WHAT IS ASKED.
Reproduce the top of the data verbatim, through and including the line that contains "and a removable".
######
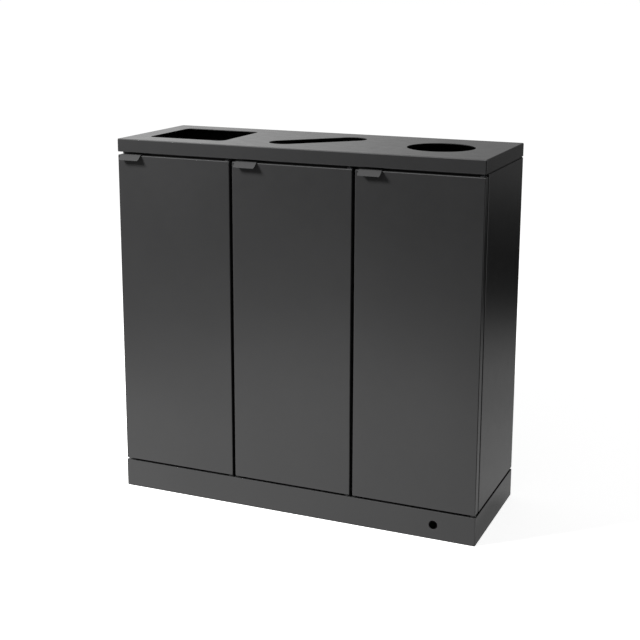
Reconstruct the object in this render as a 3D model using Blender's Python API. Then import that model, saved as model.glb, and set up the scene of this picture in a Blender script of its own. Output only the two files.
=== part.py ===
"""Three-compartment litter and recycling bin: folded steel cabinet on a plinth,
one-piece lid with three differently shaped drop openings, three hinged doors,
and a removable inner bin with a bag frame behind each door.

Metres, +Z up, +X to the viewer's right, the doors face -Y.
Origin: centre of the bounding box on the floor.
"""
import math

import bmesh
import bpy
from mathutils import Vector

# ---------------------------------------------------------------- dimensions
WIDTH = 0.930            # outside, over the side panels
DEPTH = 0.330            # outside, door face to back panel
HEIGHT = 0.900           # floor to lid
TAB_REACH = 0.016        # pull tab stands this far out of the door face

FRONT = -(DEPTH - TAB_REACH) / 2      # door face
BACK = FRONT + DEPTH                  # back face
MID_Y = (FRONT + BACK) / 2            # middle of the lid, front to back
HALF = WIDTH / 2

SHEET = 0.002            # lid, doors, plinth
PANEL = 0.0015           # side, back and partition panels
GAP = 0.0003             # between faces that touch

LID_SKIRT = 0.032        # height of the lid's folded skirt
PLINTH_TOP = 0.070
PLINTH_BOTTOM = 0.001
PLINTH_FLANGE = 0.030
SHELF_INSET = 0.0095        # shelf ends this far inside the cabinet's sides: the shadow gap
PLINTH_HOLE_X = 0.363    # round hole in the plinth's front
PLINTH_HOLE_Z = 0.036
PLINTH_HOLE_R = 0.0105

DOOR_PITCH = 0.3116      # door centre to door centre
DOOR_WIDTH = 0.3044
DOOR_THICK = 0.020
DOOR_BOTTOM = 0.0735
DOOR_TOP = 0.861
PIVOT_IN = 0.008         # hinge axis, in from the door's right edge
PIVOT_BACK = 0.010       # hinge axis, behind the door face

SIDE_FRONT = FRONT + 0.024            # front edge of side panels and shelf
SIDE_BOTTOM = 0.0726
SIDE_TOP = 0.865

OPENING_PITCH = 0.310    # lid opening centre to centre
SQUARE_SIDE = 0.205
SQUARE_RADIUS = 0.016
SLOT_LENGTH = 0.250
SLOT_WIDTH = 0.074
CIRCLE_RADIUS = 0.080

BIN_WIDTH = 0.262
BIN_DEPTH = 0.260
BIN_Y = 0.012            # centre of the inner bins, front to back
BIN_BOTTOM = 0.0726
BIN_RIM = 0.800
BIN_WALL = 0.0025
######
EXERCISE RESPONSE.
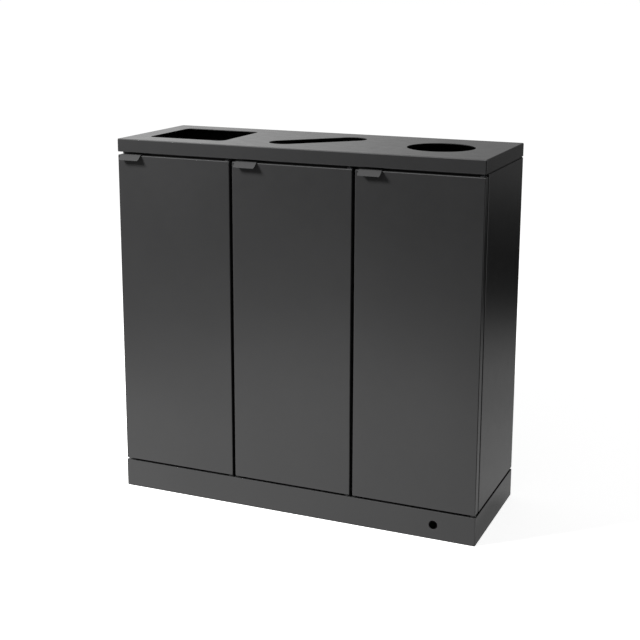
Reconstruct the object in this render as a 3D model using Blender's Python API. Then import that model, saved as model.glb, and set up the scene of this picture in a Blender script of its own. Output only the two files.
=== part.py ===
"""Three-compartment litter and recycling bin: folded steel cabinet on a plinth,
one-piece lid with three differently shaped drop openings, three hinged doors,
and a removable inner bin with a bag frame behind each door.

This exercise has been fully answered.